Not necessarily. Housing advocates point to similar moves in Melbourne and Sydney, where new apartment supply failed to arrest price growth because investors snapped up units faster than first-home buyers could move. Median house prices in Ballarat have climbed to $680,000 over the past three years—a 31 per cent spike that has priced out teachers, nurses, and tradies who once anchored our community fabric.
The real test will be enforcement. Council must ensure developer contributions fund genuinely affordable stock, not just luxury finishes for interstate investors. Currently, only 5 per cent of new Ballarat housing targets affordable thresholds.
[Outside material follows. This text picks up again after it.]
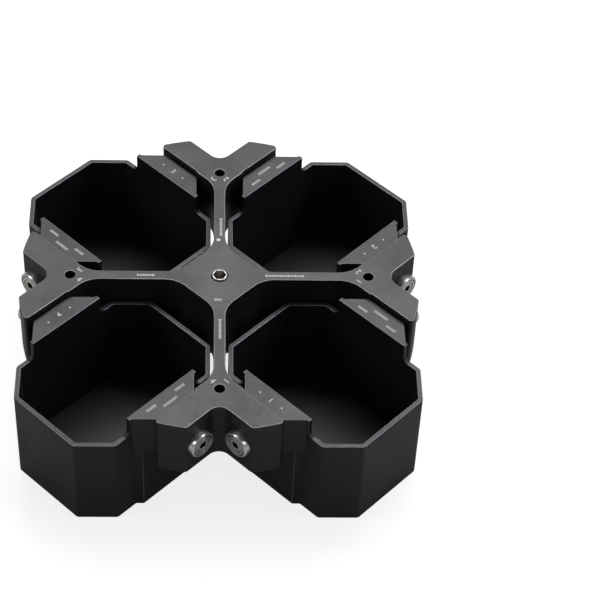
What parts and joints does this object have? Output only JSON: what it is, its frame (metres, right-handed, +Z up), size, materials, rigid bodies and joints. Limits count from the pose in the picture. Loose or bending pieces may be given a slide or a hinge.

Community groups including the Ballarat Social Housing Alliance are pushing for 15 per cent minimum across all new projects.
The stakes extend beyond mortgages. When housing becomes unaffordable, workers leave. Schools lose enrolments. Small businesses lose customers. The Ballarat Heritage Precinct and Lake Wendouree's vitality depend on diverse, rooted neighbourhoods—not revolving-door rental markets.
Council insists new zoning unlocks investment in neighbourhood infrastructure: better buses, cycling paths, and public spaces. If delivered, this could work. But Ballarat residents have watched promises before. The Ballarat Arts Precinct revitalisation took a decade to materialise; the CBD activation fund consistently underfunded community projects.
The housing debate isn't really about zoning charts. It's about whether Ballarat remains a place where ordinary people build lives, or becomes a commodity for distant capital. Residents deserve transparency about affordable housing guarantees before shovels hit the ground. Council must prove it's serious—not just about density, but about community.
This matters now. Ballarat's character is still ours to shape.